Of the material below, the lines to be retyped are those from the line containing "outer_mast_tube();" through the line containing "obj.data = obj.data.copy()", inclusive; reproduce them exactly.

TASK MATERIAL:
□ □ □ □ □ □ □

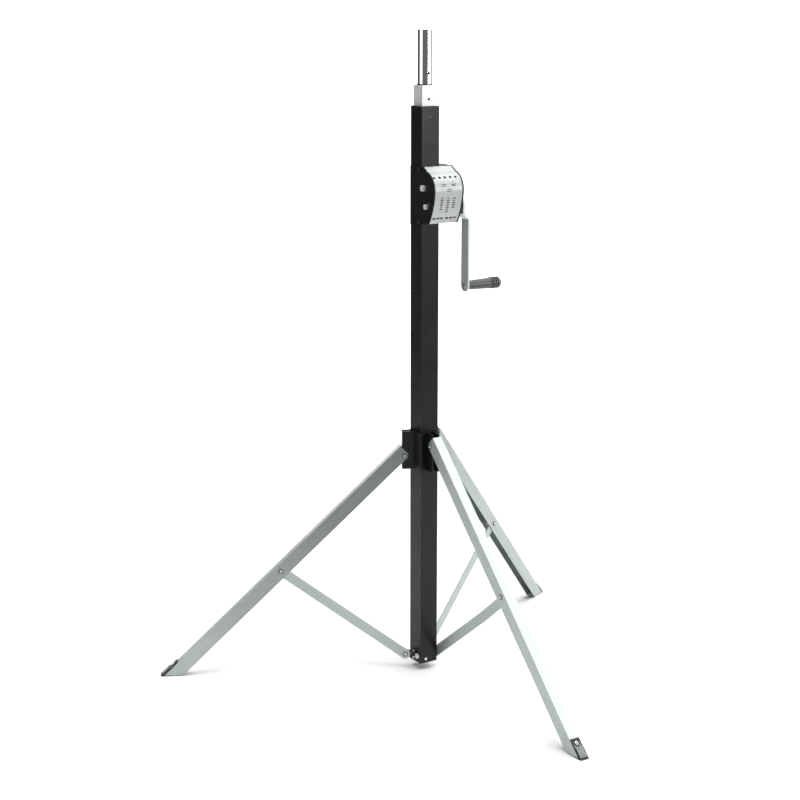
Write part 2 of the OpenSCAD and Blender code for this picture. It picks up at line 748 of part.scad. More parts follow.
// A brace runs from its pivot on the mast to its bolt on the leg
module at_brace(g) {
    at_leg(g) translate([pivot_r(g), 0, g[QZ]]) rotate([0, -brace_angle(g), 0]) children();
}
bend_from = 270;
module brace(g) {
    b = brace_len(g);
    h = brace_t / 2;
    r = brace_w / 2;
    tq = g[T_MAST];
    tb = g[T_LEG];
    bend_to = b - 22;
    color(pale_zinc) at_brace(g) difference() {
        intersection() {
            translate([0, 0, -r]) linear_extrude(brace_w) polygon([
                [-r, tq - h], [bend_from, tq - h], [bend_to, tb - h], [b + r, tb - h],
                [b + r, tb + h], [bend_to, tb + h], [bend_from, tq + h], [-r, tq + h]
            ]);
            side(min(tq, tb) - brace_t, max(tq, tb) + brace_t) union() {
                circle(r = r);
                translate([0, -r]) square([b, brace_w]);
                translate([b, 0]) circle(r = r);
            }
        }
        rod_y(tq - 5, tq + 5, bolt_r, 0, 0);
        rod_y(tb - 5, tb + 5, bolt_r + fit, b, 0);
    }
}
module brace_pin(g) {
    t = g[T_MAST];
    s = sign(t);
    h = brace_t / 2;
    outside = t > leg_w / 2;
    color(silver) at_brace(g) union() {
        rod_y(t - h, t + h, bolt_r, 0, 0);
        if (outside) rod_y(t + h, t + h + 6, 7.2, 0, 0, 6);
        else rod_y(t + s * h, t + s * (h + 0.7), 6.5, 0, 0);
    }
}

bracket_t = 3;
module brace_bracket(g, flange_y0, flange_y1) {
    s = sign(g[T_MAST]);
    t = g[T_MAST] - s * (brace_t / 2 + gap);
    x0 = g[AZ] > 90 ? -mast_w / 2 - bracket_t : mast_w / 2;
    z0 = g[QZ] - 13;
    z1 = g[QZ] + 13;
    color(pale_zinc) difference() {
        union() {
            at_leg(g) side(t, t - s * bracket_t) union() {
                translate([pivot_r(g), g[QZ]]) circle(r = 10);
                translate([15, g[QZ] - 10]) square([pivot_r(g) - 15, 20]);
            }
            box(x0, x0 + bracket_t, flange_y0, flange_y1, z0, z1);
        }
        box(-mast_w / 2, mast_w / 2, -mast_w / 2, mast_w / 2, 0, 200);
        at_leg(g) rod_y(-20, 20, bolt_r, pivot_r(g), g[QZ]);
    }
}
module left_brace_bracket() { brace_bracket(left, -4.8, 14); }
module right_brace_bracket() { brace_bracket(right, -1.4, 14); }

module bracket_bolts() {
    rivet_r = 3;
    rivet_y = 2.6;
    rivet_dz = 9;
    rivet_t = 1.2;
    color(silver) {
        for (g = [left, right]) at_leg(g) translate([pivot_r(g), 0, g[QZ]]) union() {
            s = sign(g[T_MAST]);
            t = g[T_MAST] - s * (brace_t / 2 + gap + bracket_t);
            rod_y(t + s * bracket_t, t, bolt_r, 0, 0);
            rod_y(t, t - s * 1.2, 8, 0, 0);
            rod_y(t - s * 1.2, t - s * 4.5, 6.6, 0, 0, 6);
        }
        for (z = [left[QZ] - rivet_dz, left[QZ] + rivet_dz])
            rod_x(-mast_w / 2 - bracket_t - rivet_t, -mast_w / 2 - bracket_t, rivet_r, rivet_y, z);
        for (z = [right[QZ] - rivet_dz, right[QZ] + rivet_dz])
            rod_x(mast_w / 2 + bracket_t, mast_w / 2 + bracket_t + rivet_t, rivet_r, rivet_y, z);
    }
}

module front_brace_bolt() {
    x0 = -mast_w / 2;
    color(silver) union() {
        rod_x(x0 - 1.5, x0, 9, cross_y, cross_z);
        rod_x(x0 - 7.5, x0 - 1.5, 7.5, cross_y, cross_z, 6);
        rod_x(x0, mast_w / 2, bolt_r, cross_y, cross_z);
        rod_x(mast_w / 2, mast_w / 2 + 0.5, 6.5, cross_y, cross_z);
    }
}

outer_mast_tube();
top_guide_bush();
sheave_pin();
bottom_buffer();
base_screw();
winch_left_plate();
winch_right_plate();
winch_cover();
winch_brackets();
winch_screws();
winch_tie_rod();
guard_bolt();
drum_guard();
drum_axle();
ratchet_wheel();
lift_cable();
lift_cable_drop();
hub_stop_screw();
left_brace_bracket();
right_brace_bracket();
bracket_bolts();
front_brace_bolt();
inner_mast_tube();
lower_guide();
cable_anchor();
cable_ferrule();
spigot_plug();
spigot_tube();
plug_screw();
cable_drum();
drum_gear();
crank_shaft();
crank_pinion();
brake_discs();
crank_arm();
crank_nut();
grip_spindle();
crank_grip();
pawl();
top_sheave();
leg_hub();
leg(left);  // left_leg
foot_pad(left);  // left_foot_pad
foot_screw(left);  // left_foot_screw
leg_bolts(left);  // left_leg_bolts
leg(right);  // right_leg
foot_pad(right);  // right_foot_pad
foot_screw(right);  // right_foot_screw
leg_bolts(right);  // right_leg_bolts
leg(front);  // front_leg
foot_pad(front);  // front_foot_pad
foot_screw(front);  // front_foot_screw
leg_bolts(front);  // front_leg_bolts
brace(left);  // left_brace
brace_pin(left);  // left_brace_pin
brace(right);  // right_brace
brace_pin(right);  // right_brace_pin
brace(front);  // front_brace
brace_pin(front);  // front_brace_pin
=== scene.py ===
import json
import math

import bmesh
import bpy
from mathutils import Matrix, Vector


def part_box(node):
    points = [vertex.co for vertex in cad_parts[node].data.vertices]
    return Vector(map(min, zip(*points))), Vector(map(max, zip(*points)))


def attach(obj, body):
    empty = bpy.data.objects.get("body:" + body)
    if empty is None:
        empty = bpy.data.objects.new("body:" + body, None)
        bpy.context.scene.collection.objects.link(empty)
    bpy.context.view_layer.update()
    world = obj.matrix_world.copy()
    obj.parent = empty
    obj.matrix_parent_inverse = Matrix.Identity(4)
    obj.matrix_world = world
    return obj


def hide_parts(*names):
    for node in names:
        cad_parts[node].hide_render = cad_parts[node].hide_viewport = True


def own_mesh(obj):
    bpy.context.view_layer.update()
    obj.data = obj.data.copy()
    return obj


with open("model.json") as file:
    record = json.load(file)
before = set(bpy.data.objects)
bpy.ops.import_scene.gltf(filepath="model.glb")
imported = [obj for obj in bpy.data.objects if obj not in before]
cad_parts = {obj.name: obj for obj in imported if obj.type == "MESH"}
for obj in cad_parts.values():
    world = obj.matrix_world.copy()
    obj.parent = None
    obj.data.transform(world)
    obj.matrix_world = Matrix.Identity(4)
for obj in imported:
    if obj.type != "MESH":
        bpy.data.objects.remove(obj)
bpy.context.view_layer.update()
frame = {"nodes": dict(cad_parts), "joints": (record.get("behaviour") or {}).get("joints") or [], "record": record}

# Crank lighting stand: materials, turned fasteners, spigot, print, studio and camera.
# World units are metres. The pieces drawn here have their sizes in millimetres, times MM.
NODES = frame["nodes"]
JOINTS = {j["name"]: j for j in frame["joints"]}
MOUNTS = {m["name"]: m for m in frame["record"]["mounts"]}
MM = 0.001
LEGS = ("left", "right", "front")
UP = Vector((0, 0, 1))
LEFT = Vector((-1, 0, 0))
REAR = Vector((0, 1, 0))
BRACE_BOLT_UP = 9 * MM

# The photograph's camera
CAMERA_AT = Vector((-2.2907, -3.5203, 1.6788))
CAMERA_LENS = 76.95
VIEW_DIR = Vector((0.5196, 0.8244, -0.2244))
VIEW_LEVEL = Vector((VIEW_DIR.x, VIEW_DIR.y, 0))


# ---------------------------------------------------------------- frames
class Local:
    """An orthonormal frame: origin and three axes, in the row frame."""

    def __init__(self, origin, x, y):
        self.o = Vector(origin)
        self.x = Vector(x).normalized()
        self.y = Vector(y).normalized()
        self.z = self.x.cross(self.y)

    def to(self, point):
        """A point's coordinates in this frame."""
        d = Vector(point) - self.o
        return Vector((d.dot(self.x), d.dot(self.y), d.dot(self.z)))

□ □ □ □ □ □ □

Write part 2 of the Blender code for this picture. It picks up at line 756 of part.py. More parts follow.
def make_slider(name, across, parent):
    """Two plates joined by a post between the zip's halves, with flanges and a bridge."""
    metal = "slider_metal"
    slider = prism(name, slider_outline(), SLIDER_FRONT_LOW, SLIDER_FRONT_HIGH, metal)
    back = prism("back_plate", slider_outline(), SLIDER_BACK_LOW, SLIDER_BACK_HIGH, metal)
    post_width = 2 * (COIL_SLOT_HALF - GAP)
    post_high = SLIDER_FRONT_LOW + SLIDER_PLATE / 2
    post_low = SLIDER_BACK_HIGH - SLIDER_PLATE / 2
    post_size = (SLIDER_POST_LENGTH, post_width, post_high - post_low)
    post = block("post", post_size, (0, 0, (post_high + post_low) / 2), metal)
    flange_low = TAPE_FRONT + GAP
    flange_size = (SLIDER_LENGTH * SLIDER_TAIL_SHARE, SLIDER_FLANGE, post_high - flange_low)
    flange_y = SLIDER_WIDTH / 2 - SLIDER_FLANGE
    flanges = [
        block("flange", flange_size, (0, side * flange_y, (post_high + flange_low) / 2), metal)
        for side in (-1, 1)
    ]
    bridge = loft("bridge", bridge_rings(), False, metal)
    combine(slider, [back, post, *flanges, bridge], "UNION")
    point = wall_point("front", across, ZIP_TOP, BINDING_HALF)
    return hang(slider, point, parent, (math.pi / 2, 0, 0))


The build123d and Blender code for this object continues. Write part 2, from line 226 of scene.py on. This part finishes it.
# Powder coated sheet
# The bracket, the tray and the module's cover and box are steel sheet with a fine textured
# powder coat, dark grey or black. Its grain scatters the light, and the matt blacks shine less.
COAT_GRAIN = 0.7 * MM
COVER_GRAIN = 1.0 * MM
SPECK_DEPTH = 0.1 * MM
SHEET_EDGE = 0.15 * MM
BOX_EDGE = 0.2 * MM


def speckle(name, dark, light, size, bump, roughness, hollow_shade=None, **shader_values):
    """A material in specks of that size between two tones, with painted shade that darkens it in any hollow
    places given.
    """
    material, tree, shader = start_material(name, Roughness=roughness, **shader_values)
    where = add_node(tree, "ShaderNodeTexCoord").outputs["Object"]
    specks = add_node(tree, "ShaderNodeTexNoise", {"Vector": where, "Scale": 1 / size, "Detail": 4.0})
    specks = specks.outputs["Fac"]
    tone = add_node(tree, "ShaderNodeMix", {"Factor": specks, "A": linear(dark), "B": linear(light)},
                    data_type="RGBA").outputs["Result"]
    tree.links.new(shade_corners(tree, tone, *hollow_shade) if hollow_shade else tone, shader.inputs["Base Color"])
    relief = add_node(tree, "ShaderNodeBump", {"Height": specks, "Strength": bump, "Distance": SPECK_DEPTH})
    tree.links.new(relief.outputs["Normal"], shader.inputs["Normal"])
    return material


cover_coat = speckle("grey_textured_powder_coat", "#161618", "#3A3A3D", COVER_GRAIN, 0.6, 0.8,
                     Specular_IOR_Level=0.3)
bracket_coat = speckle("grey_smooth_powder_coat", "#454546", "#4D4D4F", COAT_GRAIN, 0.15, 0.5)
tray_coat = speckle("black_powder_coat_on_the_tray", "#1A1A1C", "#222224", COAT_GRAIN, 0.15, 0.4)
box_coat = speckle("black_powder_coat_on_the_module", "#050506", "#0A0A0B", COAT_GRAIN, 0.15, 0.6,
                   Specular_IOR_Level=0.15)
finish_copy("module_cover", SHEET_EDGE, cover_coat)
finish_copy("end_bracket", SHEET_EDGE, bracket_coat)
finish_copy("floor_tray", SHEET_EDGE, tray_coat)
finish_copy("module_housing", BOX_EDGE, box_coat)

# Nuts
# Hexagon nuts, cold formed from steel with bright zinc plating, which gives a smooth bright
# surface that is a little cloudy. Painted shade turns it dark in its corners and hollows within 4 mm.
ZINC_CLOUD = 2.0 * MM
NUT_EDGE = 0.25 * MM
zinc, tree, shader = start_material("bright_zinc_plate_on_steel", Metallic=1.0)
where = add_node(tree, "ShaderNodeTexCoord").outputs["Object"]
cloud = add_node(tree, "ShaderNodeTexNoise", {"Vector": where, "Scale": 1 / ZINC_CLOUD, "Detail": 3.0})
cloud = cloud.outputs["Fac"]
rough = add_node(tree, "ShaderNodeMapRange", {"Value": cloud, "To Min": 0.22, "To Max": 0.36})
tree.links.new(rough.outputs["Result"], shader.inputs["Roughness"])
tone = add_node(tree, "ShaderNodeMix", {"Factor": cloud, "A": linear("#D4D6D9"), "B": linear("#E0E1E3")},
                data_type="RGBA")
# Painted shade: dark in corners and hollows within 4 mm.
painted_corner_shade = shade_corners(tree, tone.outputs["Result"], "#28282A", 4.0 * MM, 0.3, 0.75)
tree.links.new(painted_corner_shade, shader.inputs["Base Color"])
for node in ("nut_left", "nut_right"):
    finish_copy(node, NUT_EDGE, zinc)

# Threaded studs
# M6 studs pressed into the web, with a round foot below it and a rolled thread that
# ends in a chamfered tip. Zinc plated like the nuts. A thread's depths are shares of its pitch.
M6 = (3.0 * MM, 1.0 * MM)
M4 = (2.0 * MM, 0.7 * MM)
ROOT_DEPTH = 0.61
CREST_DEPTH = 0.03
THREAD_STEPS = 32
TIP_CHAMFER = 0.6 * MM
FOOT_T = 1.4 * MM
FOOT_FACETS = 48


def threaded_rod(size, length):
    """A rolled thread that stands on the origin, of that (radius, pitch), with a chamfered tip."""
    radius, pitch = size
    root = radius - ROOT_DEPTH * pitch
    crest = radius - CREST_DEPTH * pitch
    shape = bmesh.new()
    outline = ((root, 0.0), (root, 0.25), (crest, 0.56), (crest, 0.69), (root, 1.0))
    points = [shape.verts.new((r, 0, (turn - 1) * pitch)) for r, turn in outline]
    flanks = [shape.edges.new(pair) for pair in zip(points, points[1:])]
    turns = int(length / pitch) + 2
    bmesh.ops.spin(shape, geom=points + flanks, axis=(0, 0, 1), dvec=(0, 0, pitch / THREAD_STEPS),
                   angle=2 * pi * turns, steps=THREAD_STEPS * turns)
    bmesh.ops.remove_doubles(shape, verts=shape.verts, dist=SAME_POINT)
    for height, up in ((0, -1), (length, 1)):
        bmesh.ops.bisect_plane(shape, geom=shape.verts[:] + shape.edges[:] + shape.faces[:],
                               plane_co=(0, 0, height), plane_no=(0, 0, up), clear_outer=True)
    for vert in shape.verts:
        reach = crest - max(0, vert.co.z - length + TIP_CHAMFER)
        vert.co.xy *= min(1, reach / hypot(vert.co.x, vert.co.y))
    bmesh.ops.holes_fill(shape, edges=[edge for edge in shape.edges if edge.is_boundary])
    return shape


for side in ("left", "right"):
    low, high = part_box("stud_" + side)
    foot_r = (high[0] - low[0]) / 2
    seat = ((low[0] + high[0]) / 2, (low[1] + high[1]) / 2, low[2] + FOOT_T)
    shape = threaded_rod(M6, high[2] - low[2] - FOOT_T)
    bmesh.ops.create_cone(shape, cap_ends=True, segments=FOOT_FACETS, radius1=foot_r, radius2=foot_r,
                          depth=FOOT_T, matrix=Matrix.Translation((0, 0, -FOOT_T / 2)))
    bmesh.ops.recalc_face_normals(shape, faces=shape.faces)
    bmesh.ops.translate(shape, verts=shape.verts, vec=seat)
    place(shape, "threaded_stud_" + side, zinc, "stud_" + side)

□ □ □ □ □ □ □

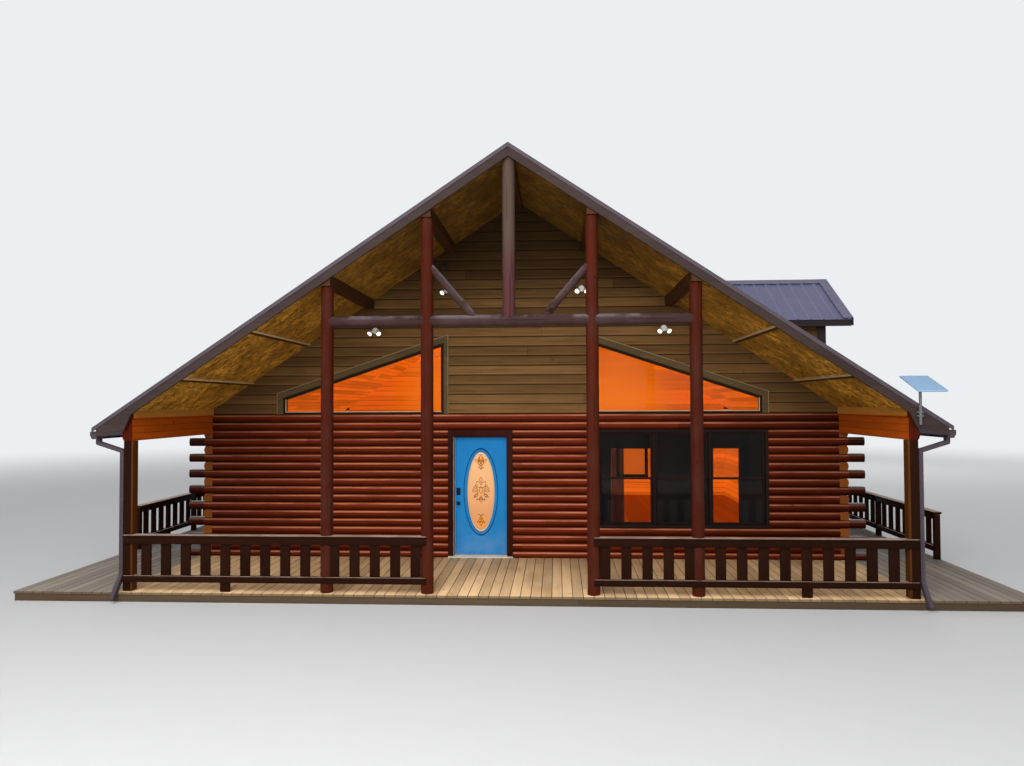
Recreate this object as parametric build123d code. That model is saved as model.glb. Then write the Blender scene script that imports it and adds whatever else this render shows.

□ □ □ □ □ □ □

ANSWER TO THIS EXERCISE:
outer_mast_tube();
top_guide_bush();
sheave_pin();
bottom_buffer();
base_screw();
winch_left_plate();
winch_right_plate();
winch_cover();
winch_brackets();
winch_screws();
winch_tie_rod();
guard_bolt();
drum_guard();
drum_axle();
ratchet_wheel();
lift_cable();
lift_cable_drop();
hub_stop_screw();
left_brace_bracket();
right_brace_bracket();
bracket_bolts();
front_brace_bolt();
inner_mast_tube();
lower_guide();
cable_anchor();
cable_ferrule();
spigot_plug();
spigot_tube();
plug_screw();
cable_drum();
drum_gear();
crank_shaft();
crank_pinion();
brake_discs();
crank_arm();
crank_nut();
grip_spindle();
crank_grip();
pawl();
top_sheave();
leg_hub();
leg(left);  // left_leg
foot_pad(left);  // left_foot_pad
foot_screw(left);  // left_foot_screw
leg_bolts(left);  // left_leg_bolts
leg(right);  // right_leg
foot_pad(right);  // right_foot_pad
foot_screw(right);  // right_foot_screw
leg_bolts(right);  // right_leg_bolts
leg(front);  // front_leg
foot_pad(front);  // front_foot_pad
foot_screw(front);  // front_foot_screw
leg_bolts(front);  // front_leg_bolts
brace(left);  // left_brace
brace_pin(left);  // left_brace_pin
brace(right);  // right_brace
brace_pin(right);  // right_brace_pin
brace(front);  // front_brace
brace_pin(front);  // front_brace_pin
=== scene.py ===
import json
import math

import bmesh
import bpy
from mathutils import Matrix, Vector


def part_box(node):
    points = [vertex.co for vertex in cad_parts[node].data.vertices]
    return Vector(map(min, zip(*points))), Vector(map(max, zip(*points)))


def attach(obj, body):
    empty = bpy.data.objects.get("body:" + body)
    if empty is None:
        empty = bpy.data.objects.new("body:" + body, None)
        bpy.context.scene.collection.objects.link(empty)
    bpy.context.view_layer.update()
    world = obj.matrix_world.copy()
    obj.parent = empty
    obj.matrix_parent_inverse = Matrix.Identity(4)
    obj.matrix_world = world
    return obj


def hide_parts(*names):
    for node in names:
        cad_parts[node].hide_render = cad_parts[node].hide_viewport = True


def own_mesh(obj):
    bpy.context.view_layer.update()
    obj.data = obj.data.copy()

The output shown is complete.